Re: More on compile performance of Linux kernels in mainline gcc
- From: Jan Hubicka <hubicka at ucw dot cz>
- To: Andi Kleen <ak at suse dot de>
- Cc: gcc at gcc dot gnu dot org
- Date: Wed, 3 Nov 2004 09:35:01 +0100
- Subject: Re: More on compile performance of Linux kernels in mainline gcc
- References: <20041103045252.GA15944@wotan.suse.de>
>
> This is an addendum for the numbers for linux kernel compiling
> on x86-64 I posted some days ago. gcc tested is the same (041029)
> on the same machine with the same kernel tree/configuration.
>
> I tracked down why the 4.0 compiled kernels didn't boot. One issue
> was a missing -fno-strict-aliasing for one file (now fixed),
> the other is a miscompilation of a loop in function in the linux
> radix tree library (PR18241) The miscompilation can be worked around
> by compiling the affected file with -O0.
>
> There are a lot of new warnings. Especially
> pointer targets in passing argument 2 of `foo' differ in signedness
> is extremly common.
>
> I was asked to retry with an make profiledbootstrap compiled
> mainline gcc.
>
> This improves the 4.0 numbers somewhat.
>
> gcc 3.3-hammer (profiledbootstrap)
> 210.32user 31.62system 3:57.66elapsed
>
> 4.0 snapshot with normal bootstrap:
> 262.71user 30.50system 4:48.46elapsed
>
> 4.0 snapshots with profiledbootstrap:
> 248.01user 30.25system 4:33.66elapsed
>
> Still considerably slower than 3.3-hammer though.
>
> Also Jan asked for oprofile output. Here are all symbols over 0.3%
> for a full kernel compile done with the profiledbootstrap compiler.
>
> Looks like the likely/unlikely split is not very effective,
> there are a lot of hot unlikely hits.
>
> Some hash table lookup(s?) seem to be very hot, perhaps it needs
> a better hash function or a larger table?
>
> 1.7% memset is somewhat worrying, that's a lot of clearing.
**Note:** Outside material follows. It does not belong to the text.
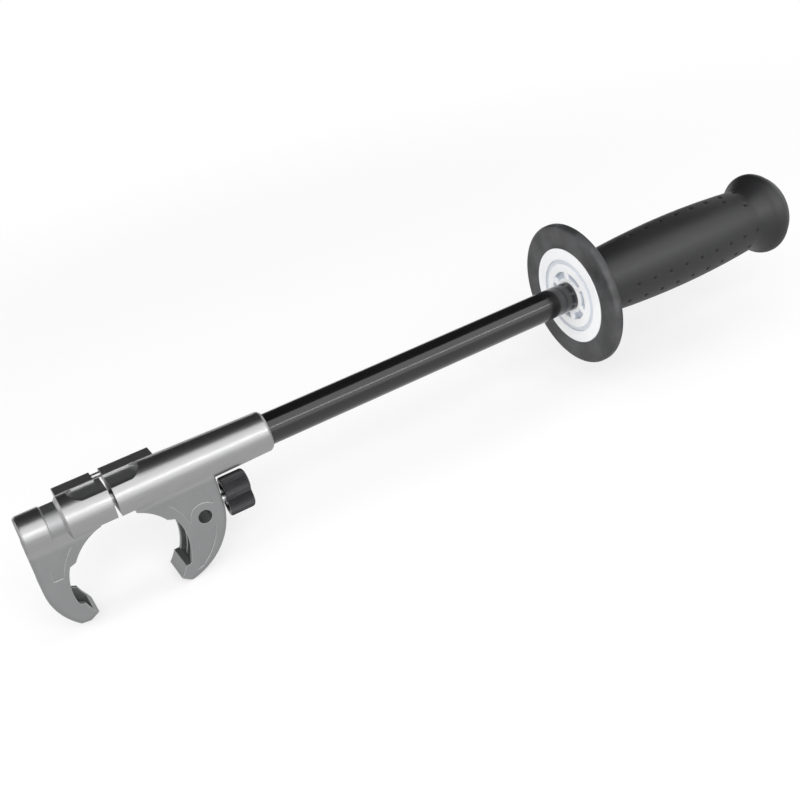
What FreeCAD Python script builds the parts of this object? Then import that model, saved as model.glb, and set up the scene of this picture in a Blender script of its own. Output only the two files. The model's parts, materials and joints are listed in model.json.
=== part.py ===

> 1.5% garbage collector accounting looks like a bug if that function
> isn't misnamed.
Actually both these are common cases in the profiles I've seen -
basically all our cache misses comes to these two places so even tought
they are not that expensive they are. I use -minline-all-stringops when
profiling the GCC to see where the memset really comes to.
>
> Standard GLOBAL_POWER_EVENTS:
> 95020 4.0626 cc1 yyparse.unlikely_section
> 438612 2.5638 cc1 ht_lookup_with_hash
> 298462 1.7446 libc.so.6 memset
> 288277 1.6851 cc1 _cpp_lex_direct
> 265789 1.5536 cc1 ggc_alloc_stat.unlikely_section
I have to look into it - ggc_alloc_stat is very definitly not unlikely
function... What enable-languages setting did you use?
This might explain why the speedup you are seeing is only roughly 5%
insetad of 10% I used to see (tought I didn't tested Linux kernel tree)
Honza